#### What you need to do
Work out how many lines in the data hold the word "bends", and reply with that number only.

#### Excerpted records
★ ★ ★ ★

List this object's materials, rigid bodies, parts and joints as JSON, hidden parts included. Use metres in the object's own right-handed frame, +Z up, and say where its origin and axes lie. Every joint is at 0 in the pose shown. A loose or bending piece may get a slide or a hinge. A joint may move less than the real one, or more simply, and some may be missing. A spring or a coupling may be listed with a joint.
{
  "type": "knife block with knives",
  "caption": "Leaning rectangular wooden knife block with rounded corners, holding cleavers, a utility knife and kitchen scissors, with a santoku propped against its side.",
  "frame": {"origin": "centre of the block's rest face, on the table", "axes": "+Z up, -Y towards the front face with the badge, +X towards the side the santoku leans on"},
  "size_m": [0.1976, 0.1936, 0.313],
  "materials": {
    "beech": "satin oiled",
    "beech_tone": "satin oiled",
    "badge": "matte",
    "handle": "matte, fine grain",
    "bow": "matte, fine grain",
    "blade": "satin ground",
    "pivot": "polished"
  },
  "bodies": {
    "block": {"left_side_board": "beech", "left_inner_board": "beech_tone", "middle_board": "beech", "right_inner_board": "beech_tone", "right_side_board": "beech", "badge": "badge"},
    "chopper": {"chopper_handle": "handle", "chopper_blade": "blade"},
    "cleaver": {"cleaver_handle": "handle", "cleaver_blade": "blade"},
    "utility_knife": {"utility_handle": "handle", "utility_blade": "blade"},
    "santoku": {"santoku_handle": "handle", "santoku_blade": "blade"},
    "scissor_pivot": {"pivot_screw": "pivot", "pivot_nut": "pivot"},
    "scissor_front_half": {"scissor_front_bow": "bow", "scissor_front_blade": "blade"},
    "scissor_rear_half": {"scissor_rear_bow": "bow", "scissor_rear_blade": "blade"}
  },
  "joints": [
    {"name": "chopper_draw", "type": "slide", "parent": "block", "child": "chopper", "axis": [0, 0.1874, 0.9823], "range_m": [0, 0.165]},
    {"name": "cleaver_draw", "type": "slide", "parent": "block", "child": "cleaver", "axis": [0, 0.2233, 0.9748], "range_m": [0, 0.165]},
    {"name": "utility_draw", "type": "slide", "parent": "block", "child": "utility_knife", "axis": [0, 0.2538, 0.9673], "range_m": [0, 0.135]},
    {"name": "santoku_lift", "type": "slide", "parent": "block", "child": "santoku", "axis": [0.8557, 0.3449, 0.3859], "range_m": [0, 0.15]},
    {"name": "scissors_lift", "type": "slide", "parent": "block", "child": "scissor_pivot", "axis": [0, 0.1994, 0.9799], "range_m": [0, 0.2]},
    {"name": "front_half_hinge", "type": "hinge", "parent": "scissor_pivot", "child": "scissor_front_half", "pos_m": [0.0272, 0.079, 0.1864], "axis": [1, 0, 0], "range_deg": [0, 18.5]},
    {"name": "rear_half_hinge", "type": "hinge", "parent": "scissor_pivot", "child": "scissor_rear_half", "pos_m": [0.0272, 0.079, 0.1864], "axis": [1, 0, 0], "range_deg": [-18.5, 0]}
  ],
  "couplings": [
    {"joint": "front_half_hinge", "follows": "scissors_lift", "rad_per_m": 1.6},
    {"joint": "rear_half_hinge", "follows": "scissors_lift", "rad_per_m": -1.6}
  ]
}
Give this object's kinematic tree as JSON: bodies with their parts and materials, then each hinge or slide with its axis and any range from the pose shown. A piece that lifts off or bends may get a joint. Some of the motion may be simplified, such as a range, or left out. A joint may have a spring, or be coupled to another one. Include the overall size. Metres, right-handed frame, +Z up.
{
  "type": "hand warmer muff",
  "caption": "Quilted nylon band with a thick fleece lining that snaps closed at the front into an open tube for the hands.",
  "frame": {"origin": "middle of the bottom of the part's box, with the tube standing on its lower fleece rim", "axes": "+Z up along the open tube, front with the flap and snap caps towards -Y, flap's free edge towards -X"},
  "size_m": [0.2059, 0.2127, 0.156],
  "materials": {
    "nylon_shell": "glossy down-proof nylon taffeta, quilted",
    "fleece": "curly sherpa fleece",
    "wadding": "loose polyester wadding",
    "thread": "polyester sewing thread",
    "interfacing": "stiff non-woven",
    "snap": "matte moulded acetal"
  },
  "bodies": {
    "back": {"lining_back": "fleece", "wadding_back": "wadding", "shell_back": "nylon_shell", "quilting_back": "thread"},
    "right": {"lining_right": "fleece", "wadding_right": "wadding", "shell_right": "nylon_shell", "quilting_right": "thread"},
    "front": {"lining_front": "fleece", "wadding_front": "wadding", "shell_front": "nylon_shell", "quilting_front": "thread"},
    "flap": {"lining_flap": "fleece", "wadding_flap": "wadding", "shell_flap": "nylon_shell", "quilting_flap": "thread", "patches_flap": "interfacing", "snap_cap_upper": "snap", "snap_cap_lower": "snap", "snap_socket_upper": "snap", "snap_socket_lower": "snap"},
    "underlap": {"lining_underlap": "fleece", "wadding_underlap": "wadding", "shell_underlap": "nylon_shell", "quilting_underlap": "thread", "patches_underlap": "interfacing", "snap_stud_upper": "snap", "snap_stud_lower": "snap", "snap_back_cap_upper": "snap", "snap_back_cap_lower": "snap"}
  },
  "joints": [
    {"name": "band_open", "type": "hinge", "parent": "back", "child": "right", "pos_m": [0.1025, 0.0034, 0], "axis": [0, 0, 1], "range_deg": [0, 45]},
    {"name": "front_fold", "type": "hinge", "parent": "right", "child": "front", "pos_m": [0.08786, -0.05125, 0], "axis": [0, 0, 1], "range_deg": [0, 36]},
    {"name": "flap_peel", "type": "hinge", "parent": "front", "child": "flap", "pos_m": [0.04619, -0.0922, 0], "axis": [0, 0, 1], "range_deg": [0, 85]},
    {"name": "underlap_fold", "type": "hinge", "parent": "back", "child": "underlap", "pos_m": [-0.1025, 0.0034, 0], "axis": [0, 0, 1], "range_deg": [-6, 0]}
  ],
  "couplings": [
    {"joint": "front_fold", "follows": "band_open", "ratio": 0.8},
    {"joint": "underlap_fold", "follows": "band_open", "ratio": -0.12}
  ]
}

★ ★ ★ ★

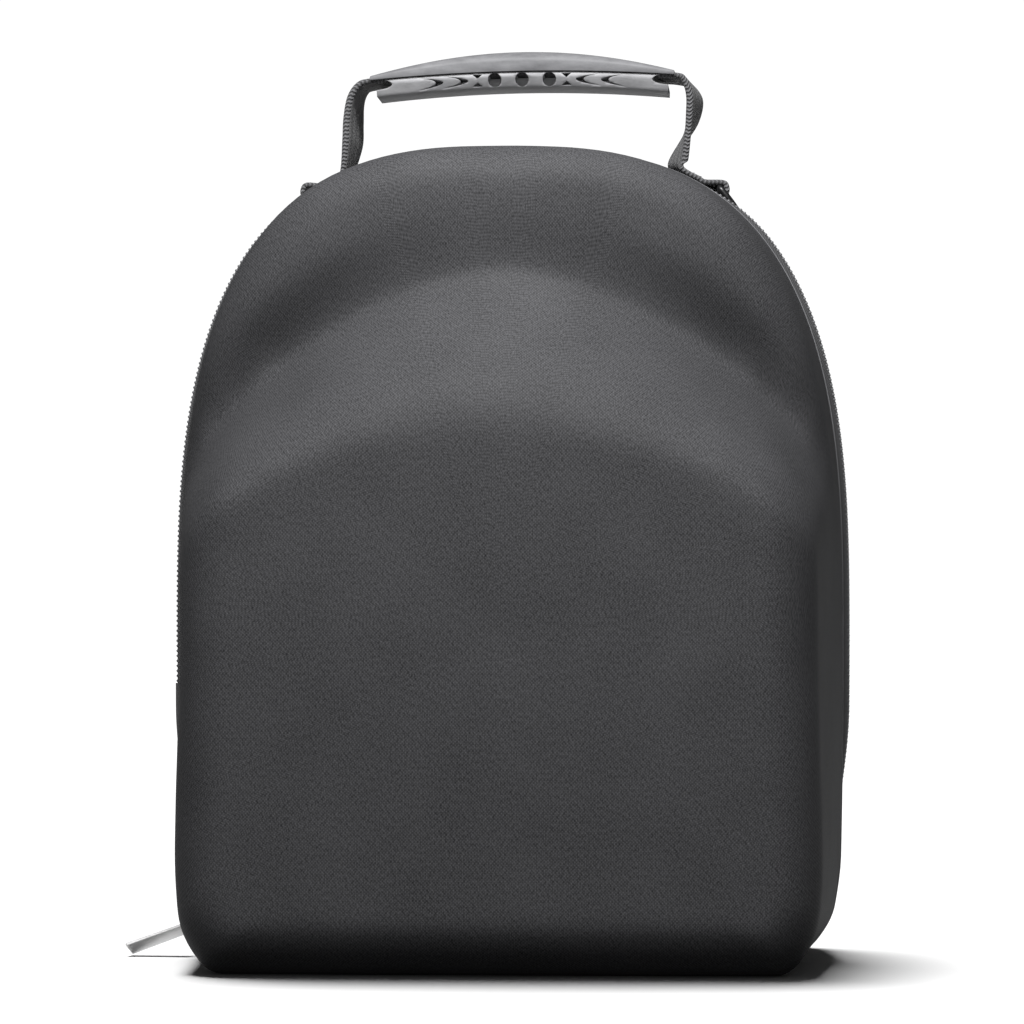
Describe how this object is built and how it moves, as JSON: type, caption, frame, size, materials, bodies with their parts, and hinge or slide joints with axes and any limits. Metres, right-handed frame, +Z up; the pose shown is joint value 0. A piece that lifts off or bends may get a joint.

★ ★ ★ ★

#### Reply
2